* GOAL
Copy every line of the listing that holds the string "hinge".

* DATA ENTRIES

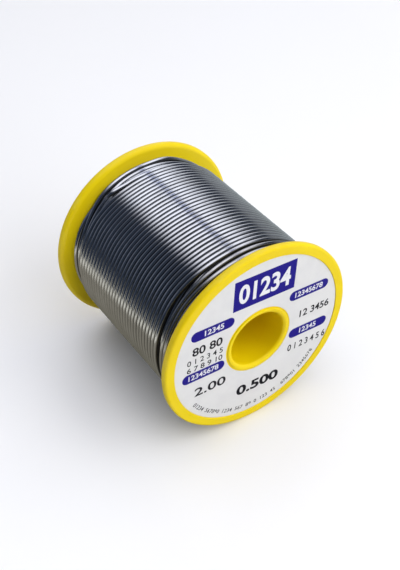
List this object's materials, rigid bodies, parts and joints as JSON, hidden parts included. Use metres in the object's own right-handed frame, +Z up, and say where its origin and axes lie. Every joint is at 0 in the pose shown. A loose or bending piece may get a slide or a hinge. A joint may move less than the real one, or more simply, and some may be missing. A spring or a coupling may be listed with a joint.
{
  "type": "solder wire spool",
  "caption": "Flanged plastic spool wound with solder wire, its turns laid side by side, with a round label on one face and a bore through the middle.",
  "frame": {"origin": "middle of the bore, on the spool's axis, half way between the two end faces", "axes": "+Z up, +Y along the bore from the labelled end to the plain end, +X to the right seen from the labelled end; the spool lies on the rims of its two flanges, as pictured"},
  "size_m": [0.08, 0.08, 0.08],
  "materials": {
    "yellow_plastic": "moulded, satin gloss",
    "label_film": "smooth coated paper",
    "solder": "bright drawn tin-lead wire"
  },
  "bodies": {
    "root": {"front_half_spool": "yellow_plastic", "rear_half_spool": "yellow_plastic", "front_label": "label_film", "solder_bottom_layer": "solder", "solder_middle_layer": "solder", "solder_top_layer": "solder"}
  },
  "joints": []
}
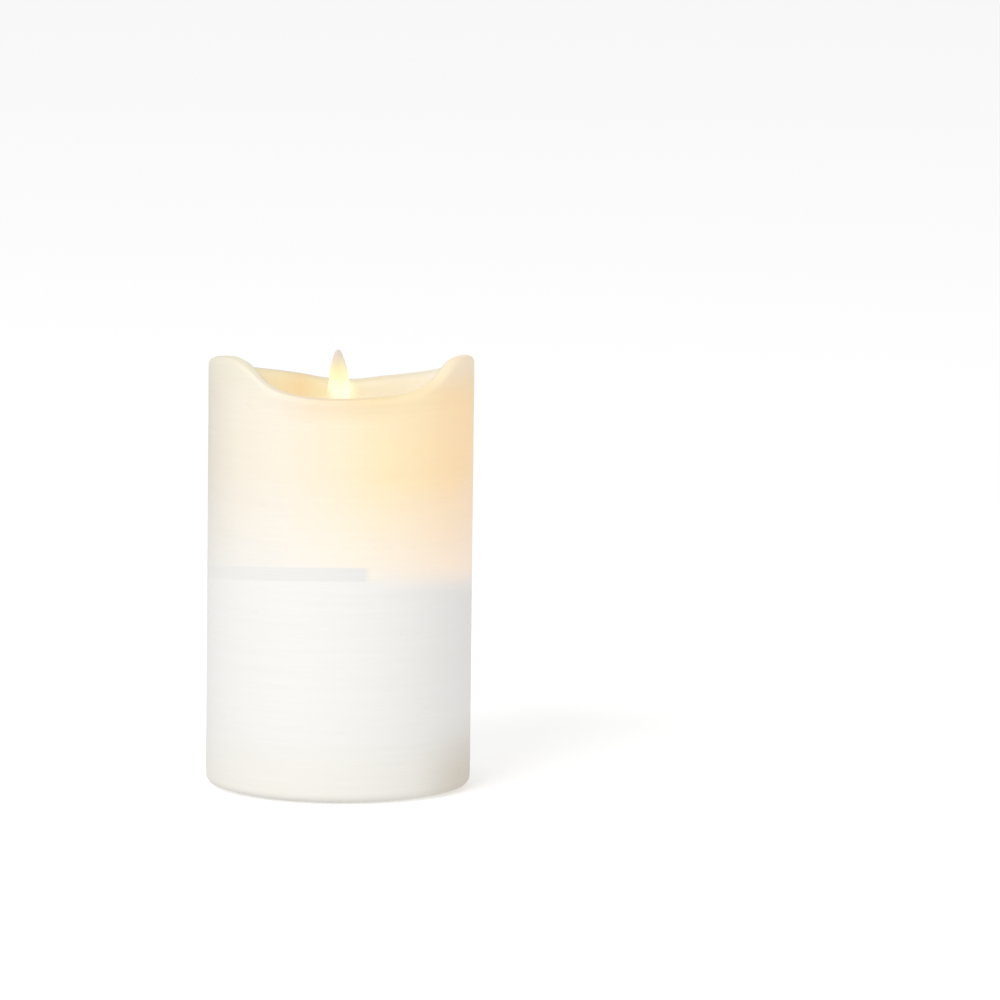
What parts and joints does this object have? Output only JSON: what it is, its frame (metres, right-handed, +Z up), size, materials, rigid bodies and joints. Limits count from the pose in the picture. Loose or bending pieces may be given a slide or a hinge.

* WRITTEN REPLY
List this object's materials, rigid bodies, parts and joints as JSON, hidden parts included. Use metres in the object's own right-handed frame, +Z up, and say where its origin and axes lie. Every joint is at 0 in the pose shown. A loose or bending piece may get a slide or a hinge. A joint may move less than the real one, or more simply, and some may be missing. A spring or a coupling may be listed with a joint.
What parts and joints does this object have? Output only JSON: what it is, its frame (metres, right-handed, +Z up), size, materials, rigid bodies and joints. Limits count from the pose in the picture. Loose or bending pieces may be given a slide or a hinge.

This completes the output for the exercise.